### WRITTEN EXERCISE
Output every line below without omitting or altering anything.
┄┄┄┄┄┄┄┄┄┄
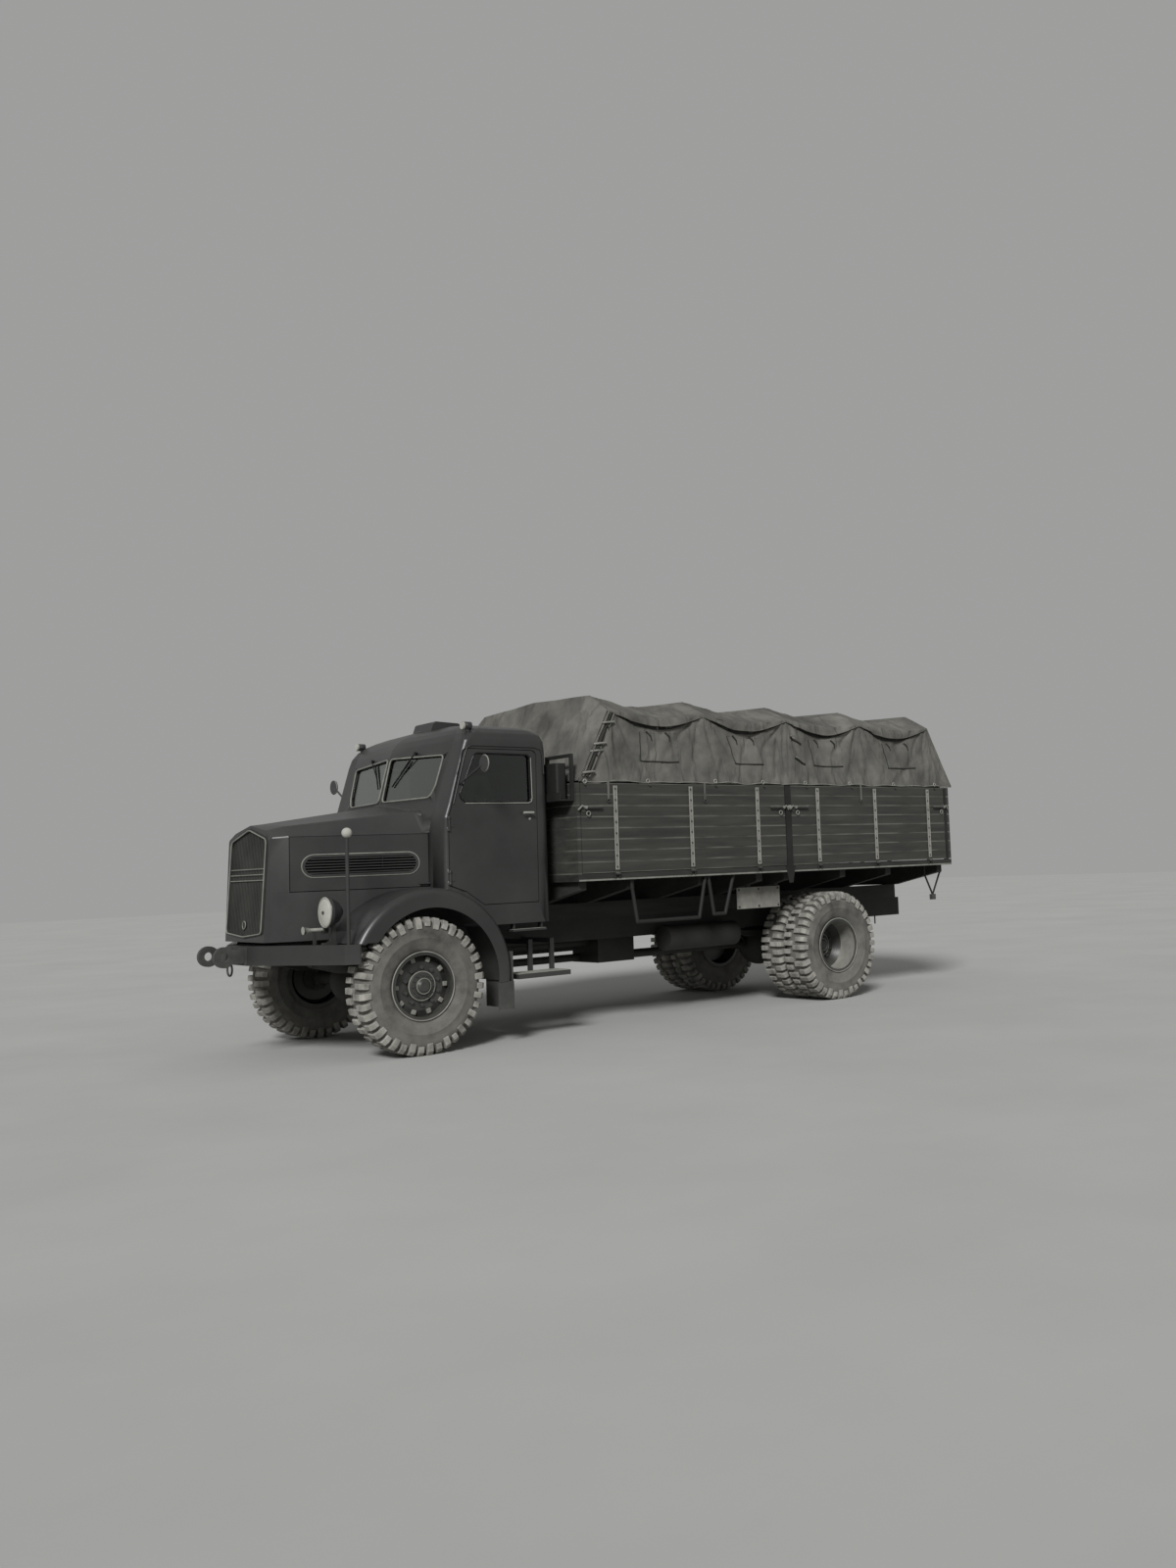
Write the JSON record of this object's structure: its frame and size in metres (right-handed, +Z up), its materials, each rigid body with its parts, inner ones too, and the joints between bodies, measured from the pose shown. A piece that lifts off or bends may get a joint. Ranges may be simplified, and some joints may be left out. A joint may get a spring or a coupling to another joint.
{
  "type": "military cargo truck",
  "caption": "Long-bonneted military cargo truck with a divided-windscreen cab, wooden dropside bed under a canvas tilt, steered front axle and twin rear wheels",
  "frame": {"origin": "on the ground in the middle of the overall length and width", "axes": "+X towards the rear, +Y towards the truck's right side, +Z up"},
  "size_m": [8, 2.93, 3.03],
  "materials": {
    "body_paint": "matt",
    "grille_paint": "satin",
    "chassis_paint": "matt",
    "coupling_steel": "matt",
    "wheel_paint": "matt",
    "tyre_rubber": "matt",
    "flap_rubber": "matt",
    "bed_wood": "matt painted",
    "canvas": "matt woven",
    "window_glass": "clear",
    "seat_leather": "satin",
    "control_black": "gloss"
  },
  "bodies": {
    "chassis": {"air_tank": "body_paint", "bed_bearers": "bed_wood", "bed_floor": "bed_wood", "bed_stakes": "chassis_paint", "bench_base": "body_paint", "bench_cushions": "seat_leather", "bonnet_top": "body_paint", "bumper": "body_paint", "cab_glass": "window_glass", "cab_shell": "body_paint", "cab_steps": "body_paint", "canvas_tilt": "canvas", "chassis_frame": "chassis_paint", "dashboard": "body_paint", "drive_shafts": "chassis_paint", "engine_block": "chassis_paint", "front_axle": "chassis_paint", "fuel_tank": "body_paint", "grille": "grille_paint", "headboard": "bed_wood", "hanging_links": "coupling_steel", "headboard_rack": "chassis_paint", "headlamps": "body_paint", "marker_poles": "body_paint", "mud_flaps": "flap_rubber", "nose_shell": "body_paint", "rear_axle": "chassis_paint", "roof_fittings": "body_paint", "side_guards": "chassis_paint", "springs_front": "chassis_paint", "springs_rear": "chassis_paint", "steering_wheel": "control_black", "tilt_bows": "chassis_paint", "tow_coupling_rear": "coupling_steel", "tow_eyes_front": "coupling_steel", "transfer_case": "chassis_paint", "wings": "body_paint"},
    "knuckle_left": {"knuckle_left": "chassis_paint"},
    "front_wheel_left": {"tyre_front_left": "tyre_rubber", "wheel_front_left": "wheel_paint"},
    "rear_wheels_left": {"tyres_rear_left": "tyre_rubber", "wheels_rear_left": "wheel_paint"},
    "door_left": {"door_left": "body_paint", "door_glass_left": "window_glass"},
    "bonnet_side_left": {"bonnet_side_left": "body_paint"},
    "dropside_front_left": {"dropside_front_left": "bed_wood"},
    "dropside_rear_left": {"dropside_rear_left": "bed_wood"},
    "knuckle_right": {"knuckle_right": "chassis_paint"},
    "front_wheel_right": {"tyre_front_right": "tyre_rubber", "wheel_front_right": "wheel_paint"},
    "rear_wheels_right": {"tyres_rear_right": "tyre_rubber", "wheels_rear_right": "wheel_paint"},
    "door_right": {"door_right": "body_paint", "door_glass_right": "window_glass"},
    "bonnet_side_right": {"bonnet_side_right": "body_paint"},
    "dropside_front_right": {"dropside_front_right": "bed_wood"},
    "dropside_rear_right": {"dropside_rear_right": "bed_wood"},
    "tailgate": {"tailgate": "bed_wood"}
  },
  "joints": [
    {"name": "steer_left", "type": "hinge", "parent": "chassis", "child": "knuckle_left", "pos_m": [-2.7, -0.85, 0.545], "axis": [0, 0, 1], "range_deg": [-30, 30]},
    {"name": "front_wheel_left_spin", "type": "hinge", "parent": "knuckle_left", "child": "front_wheel_left", "pos_m": [-2.7, -0.985, 0.545], "axis": [0, 1, 0], "continuous": true},
    {"name": "rear_wheels_left_spin", "type": "hinge", "parent": "chassis", "child": "rear_wheels_left", "pos_m": [1.9, -0.925, 0.545], "axis": [0, 1, 0], "continuous": true},
    {"name": "door_left_hinge", "type": "hinge", "parent": "chassis", "child": "door_left", "pos_m": [-2.427, -1.08, 1.6], "axis": [0, 0, -1], "range_deg": [0, 70]},
    {"name": "bonnet_side_left_hinge", "type": "hinge", "parent": "chassis", "child": "bonnet_side_left", "pos_m": [-3.53, -0.52, 1.765], "axis": [-0.9645, 0.264, 0], "range_deg": [0, 80]},
    {"name": "dropside_front_left_hinge", "type": "hinge", "parent": "chassis", "child": "dropside_front_left", "pos_m": [-0.025, -1.262, 1.365], "axis": [1, 0, 0], "range_deg": [0, 180]},
    {"name": "dropside_rear_left_hinge", "type": "hinge", "parent": "chassis", "child": "dropside_rear_left", "pos_m": [2.46, -1.262, 1.365], "axis": [1, 0, 0], "range_deg": [0, 180]},
    {"name": "steer_right", "type": "hinge", "parent": "chassis", "child": "knuckle_right", "pos_m": [-2.7, 0.85, 0.545], "axis": [0, 0, 1], "range_deg": [-30, 30]},
    {"name": "front_wheel_right_spin", "type": "hinge", "parent": "knuckle_right", "child": "front_wheel_right", "pos_m": [-2.7, 0.985, 0.545], "axis": [0, 1, 0], "continuous": true},
    {"name": "rear_wheels_right_spin", "type": "hinge", "parent": "chassis", "child": "rear_wheels_right", "pos_m": [1.9, 0.925, 0.545], "axis": [0, 1, 0], "continuous": true},
    {"name": "door_right_hinge", "type": "hinge", "parent": "chassis", "child": "door_right", "pos_m": [-2.427, 1.08, 1.6], "axis": [0, 0, 1], "range_deg": [0, 70]},
    {"name": "bonnet_side_right_hinge", "type": "hinge", "parent": "chassis", "child": "bonnet_side_right", "pos_m": [-3.53, 0.52, 1.765], "axis": [0.9645, 0.264, 0], "range_deg": [0, 80]},
    {"name": "dropside_front_right_hinge", "type": "hinge", "parent": "chassis", "child": "dropside_front_right", "pos_m": [-0.025, 1.262, 1.365], "axis": [-1, 0, 0], "range_deg": [0, 180]},
    {"name": "dropside_rear_right_hinge", "type": "hinge", "parent": "chassis", "child": "dropside_rear_right", "pos_m": [2.46, 1.262, 1.365], "axis": [-1, 0, 0], "range_deg": [0, 180]},
    {"name": "tailgate_hinge", "type": "hinge", "parent": "chassis", "child": "tailgate", "pos_m": [3.744, 0, 1.365], "axis": [0, 1, 0], "range_deg": [0, 90]}
  ],
  "couplings": [
    {"joint": "steer_left", "follows": "steer_right", "ratio": 1}
  ]
}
┄┄┄┄┄┄┄┄┄┄
### TASK RESPONSE
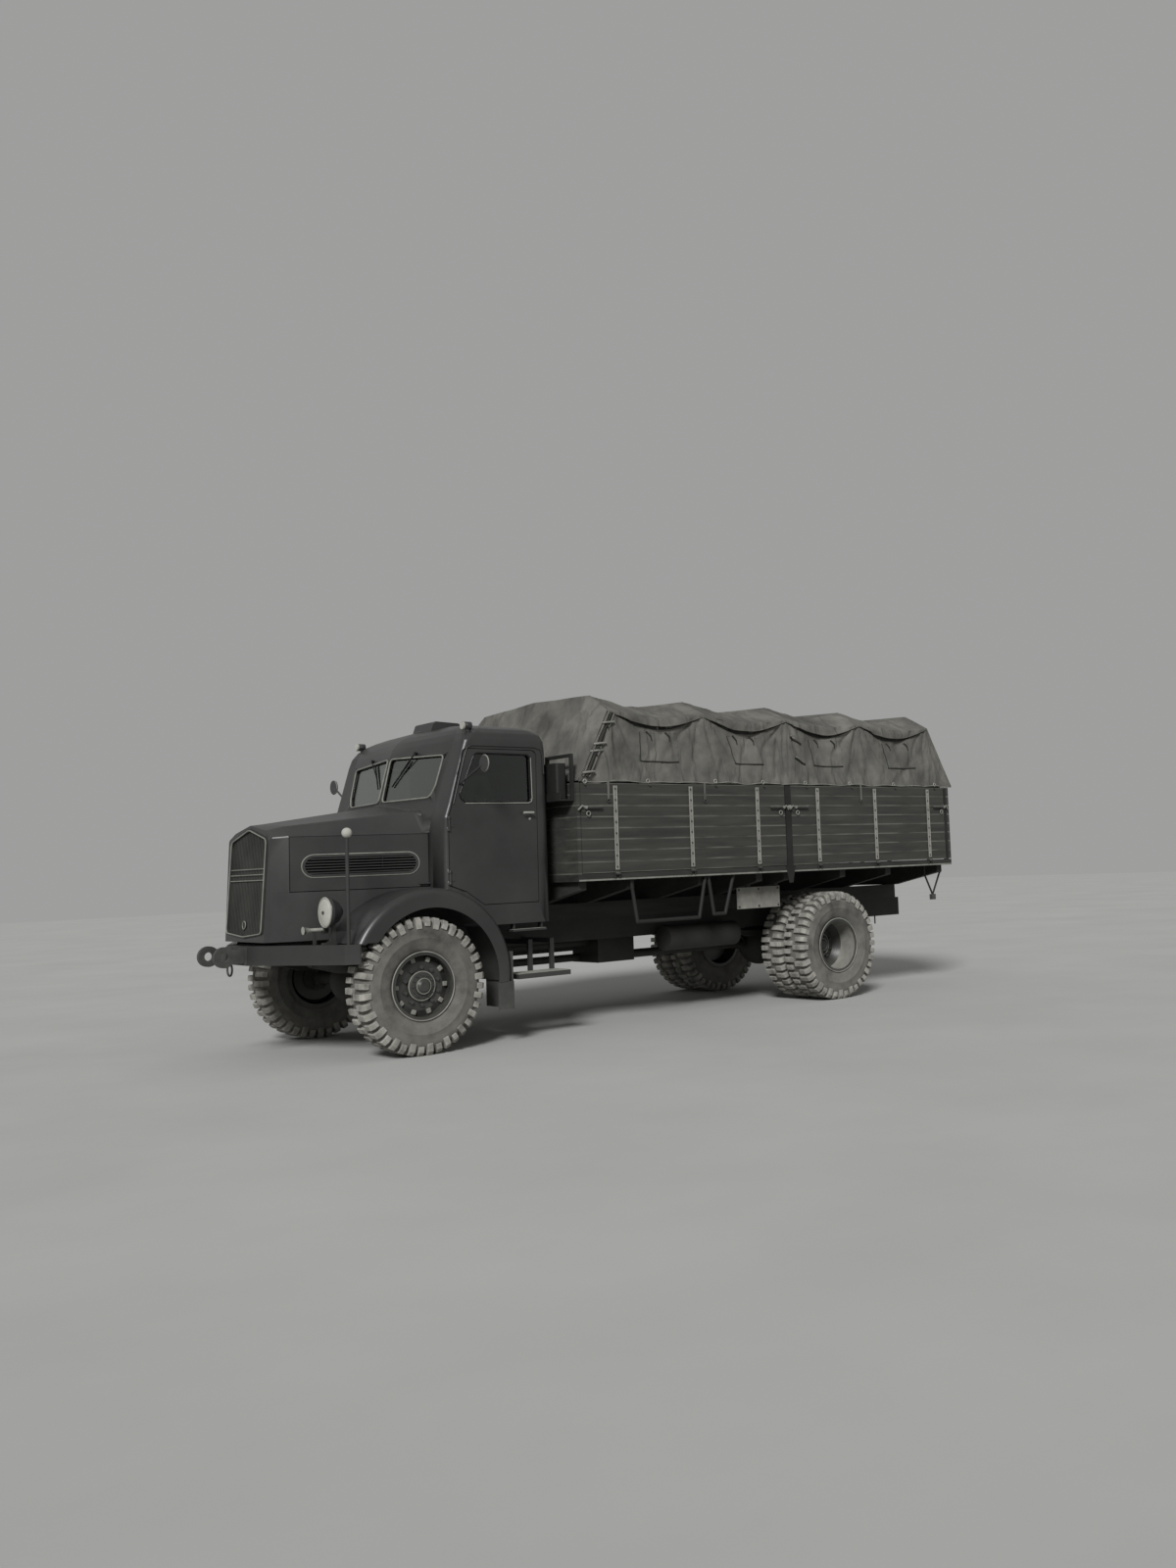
Write the JSON record of this object's structure: its frame and size in metres (right-handed, +Z up), its materials, each rigid body with its parts, inner ones too, and the joints between bodies, measured from the pose shown. A piece that lifts off or bends may get a joint. Ranges may be simplified, and some joints may be left out. A joint may get a spring or a coupling to another joint.
{
  "type": "military cargo truck",
  "caption": "Long-bonneted military cargo truck with a divided-windscreen cab, wooden dropside bed under a canvas tilt, steered front axle and twin rear wheels",
  "frame": {"origin": "on the ground in the middle of the overall length and width", "axes": "+X towards the rear, +Y towards the truck's right side, +Z up"},
  "size_m": [8, 2.93, 3.03],
  "materials": {
    "body_paint": "matt",
    "grille_paint": "satin",
    "chassis_paint": "matt",
    "coupling_steel": "matt",
    "wheel_paint": "matt",
    "tyre_rubber": "matt",
    "flap_rubber": "matt",
    "bed_wood": "matt painted",
    "canvas": "matt woven",
    "window_glass": "clear",
    "seat_leather": "satin",
    "control_black": "gloss"
  },
  "bodies": {
    "chassis": {"air_tank": "body_paint", "bed_bearers": "bed_wood", "bed_floor": "bed_wood", "bed_stakes": "chassis_paint", "bench_base": "body_paint", "bench_cushions": "seat_leather", "bonnet_top": "body_paint", "bumper": "body_paint", "cab_glass": "window_glass", "cab_shell": "body_paint", "cab_steps": "body_paint", "canvas_tilt": "canvas", "chassis_frame": "chassis_paint", "dashboard": "body_paint", "drive_shafts": "chassis_paint", "engine_block": "chassis_paint", "front_axle": "chassis_paint", "fuel_tank": "body_paint", "grille": "grille_paint", "headboard": "bed_wood", "hanging_links": "coupling_steel", "headboard_rack": "chassis_paint", "headlamps": "body_paint", "marker_poles": "body_paint", "mud_flaps": "flap_rubber", "nose_shell": "body_paint", "rear_axle": "chassis_paint", "roof_fittings": "body_paint", "side_guards": "chassis_paint", "springs_front": "chassis_paint", "springs_rear": "chassis_paint", "steering_wheel": "control_black", "tilt_bows": "chassis_paint", "tow_coupling_rear": "coupling_steel", "tow_eyes_front": "coupling_steel", "transfer_case": "chassis_paint", "wings": "body_paint"},
    "knuckle_left": {"knuckle_left": "chassis_paint"},
    "front_wheel_left": {"tyre_front_left": "tyre_rubber", "wheel_front_left": "wheel_paint"},
    "rear_wheels_left": {"tyres_rear_left": "tyre_rubber", "wheels_rear_left": "wheel_paint"},
    "door_left": {"door_left": "body_paint", "door_glass_left": "window_glass"},
    "bonnet_side_left": {"bonnet_side_left": "body_paint"},
    "dropside_front_left": {"dropside_front_left": "bed_wood"},
    "dropside_rear_left": {"dropside_rear_left": "bed_wood"},
    "knuckle_right": {"knuckle_right": "chassis_paint"},
    "front_wheel_right": {"tyre_front_right": "tyre_rubber", "wheel_front_right": "wheel_paint"},
    "rear_wheels_right": {"tyres_rear_right": "tyre_rubber", "wheels_rear_right": "wheel_paint"},
    "door_right": {"door_right": "body_paint", "door_glass_right": "window_glass"},
    "bonnet_side_right": {"bonnet_side_right": "body_paint"},
    "dropside_front_right": {"dropside_front_right": "bed_wood"},
    "dropside_rear_right": {"dropside_rear_right": "bed_wood"},
    "tailgate": {"tailgate": "bed_wood"}
  },
  "joints": [
    {"name": "steer_left", "type": "hinge", "parent": "chassis", "child": "knuckle_left", "pos_m": [-2.7, -0.85, 0.545], "axis": [0, 0, 1], "range_deg": [-30, 30]},
    {"name": "front_wheel_left_spin", "type": "hinge", "parent": "knuckle_left", "child": "front_wheel_left", "pos_m": [-2.7, -0.985, 0.545], "axis": [0, 1, 0], "continuous": true},
    {"name": "rear_wheels_left_spin", "type": "hinge", "parent": "chassis", "child": "rear_wheels_left", "pos_m": [1.9, -0.925, 0.545], "axis": [0, 1, 0], "continuous": true},
    {"name": "door_left_hinge", "type": "hinge", "parent": "chassis", "child": "door_left", "pos_m": [-2.427, -1.08, 1.6], "axis": [0, 0, -1], "range_deg": [0, 70]},
    {"name": "bonnet_side_left_hinge", "type": "hinge", "parent": "chassis", "child": "bonnet_side_left", "pos_m": [-3.53, -0.52, 1.765], "axis": [-0.9645, 0.264, 0], "range_deg": [0, 80]},
    {"name": "dropside_front_left_hinge", "type": "hinge", "parent": "chassis", "child": "dropside_front_left", "pos_m": [-0.025, -1.262, 1.365], "axis": [1, 0, 0], "range_deg": [0, 180]},
    {"name": "dropside_rear_left_hinge", "type": "hinge", "parent": "chassis", "child": "dropside_rear_left", "pos_m": [2.46, -1.262, 1.365], "axis": [1, 0, 0], "range_deg": [0, 180]},
    {"name": "steer_right", "type": "hinge", "parent": "chassis", "child": "knuckle_right", "pos_m": [-2.7, 0.85, 0.545], "axis": [0, 0, 1], "range_deg": [-30, 30]},
    {"name": "front_wheel_right_spin", "type": "hinge", "parent": "knuckle_right", "child": "front_wheel_right", "pos_m": [-2.7, 0.985, 0.545], "axis": [0, 1, 0], "continuous": true},
    {"name": "rear_wheels_right_spin", "type": "hinge", "parent": "chassis", "child": "rear_wheels_right", "pos_m": [1.9, 0.925, 0.545], "axis": [0, 1, 0], "continuous": true},
    {"name": "door_right_hinge", "type": "hinge", "parent": "chassis", "child": "door_right", "pos_m": [-2.427, 1.08, 1.6], "axis": [0, 0, 1], "range_deg": [0, 70]},
    {"name": "bonnet_side_right_hinge", "type": "hinge", "parent": "chassis", "child": "bonnet_side_right", "pos_m": [-3.53, 0.52, 1.765], "axis": [0.9645, 0.264, 0], "range_deg": [0, 80]},
    {"name": "dropside_front_right_hinge", "type": "hinge", "parent": "chassis", "child": "dropside_front_right", "pos_m": [-0.025, 1.262, 1.365], "axis": [-1, 0, 0], "range_deg": [0, 180]},
    {"name": "dropside_rear_right_hinge", "type": "hinge", "parent": "chassis", "child": "dropside_rear_right", "pos_m": [2.46, 1.262, 1.365], "axis": [-1, 0, 0], "range_deg": [0, 180]},
    {"name": "tailgate_hinge", "type": "hinge", "parent": "chassis", "child": "tailgate", "pos_m": [3.744, 0, 1.365], "axis": [0, 1, 0], "range_deg": [0, 90]}
  ],
  "couplings": [
    {"joint": "steer_left", "follows": "steer_right", "ratio": 1}
  ]
}